El miércoles pasado me levanté antes de las siete como es mi costumbre y aunque fuese día uno de enero. Me hubiese gustado salir a caminar temprano pero aún resonaban en la calle detonaciones de petardos y voces de transeúntes que habían alargado la fiesta hasta que el cuerpo les sostuviese.
Cuando salí, hacía frío pero el sol estaba fuera. Anduve atravesando el río Guadalquivir dirigiéndome a través de la calle San Fernando hacia los Jardines Murillo y el barrio de Santa Cruz.
La mayoría de las pocas personas que me he cruzado son turistas extranjeros. Como era de esperar, mi bar favorito para desayunar, Las Teresas, aún tenía sus puertas cerradas.

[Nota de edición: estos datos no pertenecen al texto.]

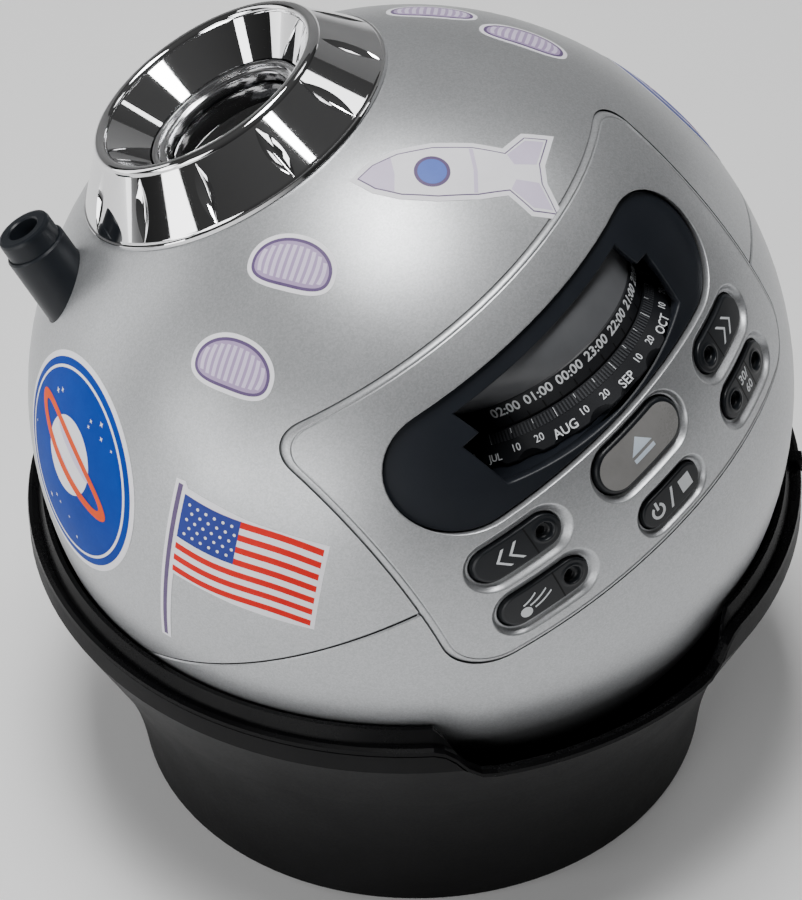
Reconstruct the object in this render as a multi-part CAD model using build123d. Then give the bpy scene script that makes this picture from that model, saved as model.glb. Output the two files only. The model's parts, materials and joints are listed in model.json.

Prácticamente, todos los comercios estaban cerrados y seguían sin verse sevillanos en la calle. Imagino que sería por haber trasnochado mucho, no querer pasar frío o preferir estirar las piernas en el sofá en vez de en la calzada.
Ya de vuelta, al sentarme bajo un sol generoso en Cappuccino con vistas a un horizonte de palmeras y grandes árboles, he leído un texto sobre las ventajas de estar solo de vez en cuando para encontrarse a uno mismo y reflexionar alejándonos del mundanal ruido.
Desde hace tiempo, celebro el fin de año en familia pero entiendo a todos los que se rodean de muchas personas en una fiesta para divertirse porque yo también lo hice. Leyendo esas notas de Schopenhauer, constato los beneficios de huir de la vida social tanto como se pueda. En mi caso, hay días que estoy invitado a tres actos y cuando me pongo a pensar a cuál asisto, termino por decidir no ir a ninguno.
Es bueno hablar e intercambiar impresiones, pero con frecuencia en esos encuentros lo que se hace es tomar alcohol, comer mal y hablar de uno mismo, algunos adulando a aquellos que tienen el poder y que alguna vez podrían hacerle un favor.
En mi reciente estancia en Madrid, he aprovechado para pasar horas en mis librerías favoritas, ojeando libros, leyendo sentado en un banco junto a un ventanal con vistas a la Gran Vía, desde donde observaba las aceras llenas de gente en movimiento.
Y pensando en esa escena saboreando un café, comparaba el mirar a la muchedumbre desde ese ventanal con ver pasar delante a tantas y variadas personas en esa elegante terraza junto al muro de los Reales Alcázares.
Y hago una correlación entre esa contemplación y apartarte durante un tiempo de las obligaciones para permitirte dedicarte a ti mismo, leyendo, escribiendo, meditando, haciendo deporte, viajando, desconectándote de tantos compromisos.
A propósito, asistí a dos obras de teatro en Madrid, una comedia y una tragicomedia, en las que además de disfrutar de las escenas y la interpretación de los actores, he observado a la gente y sus reacciones durante la sesión.
Me llamó la atención al salir de la segunda de las obras cómo el actor protagonista que con su torrente de voz dominaba la mayor parte de los diálogos, pasó junto a nosotros en una calle cercana al teatro cubierto con una gorra y una mochila al hombro, y parecía como si quisiera pasar desapercibido evitando los saludos del público que espontáneamente intentara felicitarle por su interpretación.
Yo lo pensé por un instante pero me contuve, porque pesó más mi respeto a su descanso e intimidad en esos instantes posteriores a su papel durante hora y media, viendo cómo se alejaba hacia un destino desconocido.
Su semblante era serio y pensativo, muy distinto al que mostraba en el escenario ¿Será ese hombre feliz? ¿Habrá colmado a sus más de cincuenta años sus expectativas profesionales y personales? ¿Vivirá solo o en familia? ¿Disfrutará de una buena economía?
Desde luego, en estrados era el líder, la persona a la que todos querríamos parecernos con su don de palabra, su poder de convicción cuando alguno de los personajes parecía desobedecerle o no seguía sus pautas, levantaba espiritualmente a aquellos que se venían abajo, etc.
Es el gran teatro del mundo ante nosotros todos los días, en el escenario y en la vida real.